The stock market this week resembled a drunken bull that just crashed into a concrete wall, got up and stumbled around in all sorts of wild directions. We've written on our blog before that we are not in Kansas anymore that this is uncharted waters and no one can tell you what will happen based upon historical data and we think that the markets just proved us right.

We saw a lot of strange things. First, the VIX (CBOE Volatility Index) generally has an almost 100% correlation the the S&P (and the markets in general) that when the VIX moves up (indicating market fear) the S&P will move down and visa versa. But on January 5th to the 29th the VIX was moving up and at the same time the SPY was moving up as well. That was signaling that the market was broken and something was wrong. The S&P went from 2,731 to 2,861 in that time period while the VIX was rising!

These funds (like SVXY) make adjustments after the market close and by 4:15 the February VIX future shot up 43% in 15 minutes. This caused a greater market sell off the next day and wiped out some prop firms heavy in XIV and SVXY. Some retail traders have taken a bath.
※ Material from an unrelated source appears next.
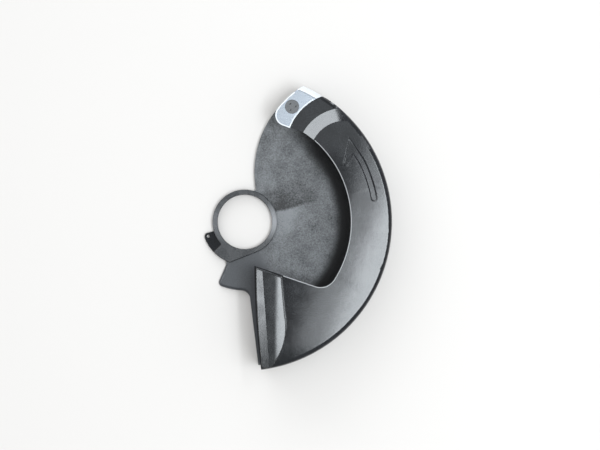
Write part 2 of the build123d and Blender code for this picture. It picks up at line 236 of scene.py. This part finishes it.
    # the mould's two finishes run into each other before the lug
    besideLug = addNode(tree, "ShaderNodeMapRange",
                        {"From Min": look["lugX"][0] * mm, "From Max": look["lugX"][1] * mm,
                         "To Min": 1.0, "To Max": 0.0, "interpolation_type": "SMOOTHSTEP"},
                        {"Value": parts.outputs["X"]})
    belowRing = addNode(tree, "ShaderNodeMapRange",
                        {"From Min": look["lugY"][0] * mm, "From Max": look["lugY"][1] * mm,
                         "To Min": 1.0, "To Max": 0.0, "interpolation_type": "SMOOTHSTEP"},
                        {"Value": parts.outputs["Y"]})
    toLug = addNode(tree, "ShaderNodeMath", {"operation": "MULTIPLY"},
                    {0: besideLug.outputs["Result"], 1: belowRing.outputs["Result"]})
    calm = addNode(tree, "ShaderNodeMapRange",
                   {"From Min": 0.0, "From Max": 1.0, "To Min": 1.0, "To Max": look["lugGrain"]},
                   {"Value": toLug.outputs["Value"]})
    blended = addNode(tree, "ShaderNodeMix", {"data_type": "RGBA", "B": toLinear(look["lugColour"])},
                      {"Factor": toLug.outputs["Value"], "A": withPaintedShade.outputs["Result"]})
    relief = addNode(tree, "ShaderNodeBump", {"Distance": look["grainDepth"] * mm},
                     {"Height": height.outputs["Value"], "Strength": calm.outputs["Result"]})
    shader = addNode(tree, "ShaderNodeBsdfPrincipled", {"IOR": look["ior"]},
                     {"Base Color": blended.outputs["Result"], "Roughness": sheen.outputs["Result"],
                      "Specular IOR Level": gloss.outputs["Result"], "Normal": relief.outputs["Normal"]})
    finishMaterial(tree, shader)
    return material


patchRange = (0.35, 0.65)  # part of the noise that the sheen follows
grainRange = (0.3, 0.7)  # part of the noise that the colour follows


def nylonMatt(name, look):
    # nylon whose skin has been rubbed or pressed dull: cloudy patches over a fine grain
    material, tree, place = newMaterial(name)
    patch = addNode(tree, "ShaderNodeTexNoise", {"Scale": perMetre(look["patch"]), "Detail": 4.0},
                    {"Vector": place})
    grain = addNode(tree, "ShaderNodeTexNoise", {"Scale": perMetre(look["grain"]), "Detail": 3.0},
                    {"Vector": place})
    sheen = addNode(tree, "ShaderNodeMapRange",
                    {"From Min": patchRange[0], "From Max": patchRange[1],
                     "To Min": look["roughness"], "To Max": look["roughnessWorn"]},
                    {"Value": patch.outputs["Fac"]})
    relief = addNode(tree, "ShaderNodeBump", {"Strength": 1.0, "Distance": look["grainDepth"] * mm},
                     {"Height": grain.outputs["Fac"]})
    speckle = addNode(tree, "ShaderNodeMapRange", {"From Min": grainRange[0], "From Max": grainRange[1]},
                      {"Value": grain.outputs["Fac"]})
    colour = addNode(tree, "ShaderNodeMix",
                     {"data_type": "RGBA", "A": toLinear(look["colour"]), "B": toLinear(look["colourPale"])},
                     {"Factor": speckle.outputs["Result"]})
    shader = addNode(tree, "ShaderNodeBsdfPrincipled", {"IOR": look["ior"]},
                     {"Base Color": colour.outputs["Result"], "Roughness": sheen.outputs["Result"],
                      "Normal": relief.outputs["Normal"]})
    finishMaterial(tree, shader)
    return material, tree, place, colour, shader


paleSidedNylon = {
    "colour": "222325",
    "colourPale": "3e4042",
    "colourWorn": "7e8083",
    "paleReach": 12,  # mm above and below the pivot
    "paleSides": (-15, 15),  # mm, from the side that is least pale to the one that is palest
    "paleLeast": 0.3,
    "roughness": 0.33,
    "roughnessWorn": 0.22,
    "ior": 1.55,
    "patch": 5,  # mm
    "grain": 0.6,  # mm
    "grainDepth": 0.03,  # mm
}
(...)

Many of the top holders of XIV and SVXY are large wealth management groups that are not so wealthy.

When people get the monthly report showing a loss of 80% plus for the month there are sure to be lawsuits. We went in and looked at the change in NAV from February 2nd (a Friday) to the 5th for SAVY and it dropped over $1.9 billion.

The effects of this are still lingering as we see a deleveraging taking place. One person has commented that the size of the short-vol imbalance could be as much as $1.4 trillion. If that is the case the markets are in for more turbulence to say the least. We have one open alert on BAC that expires in about four weeks. Banks should do well with rising rates but we need the markets to stabilize.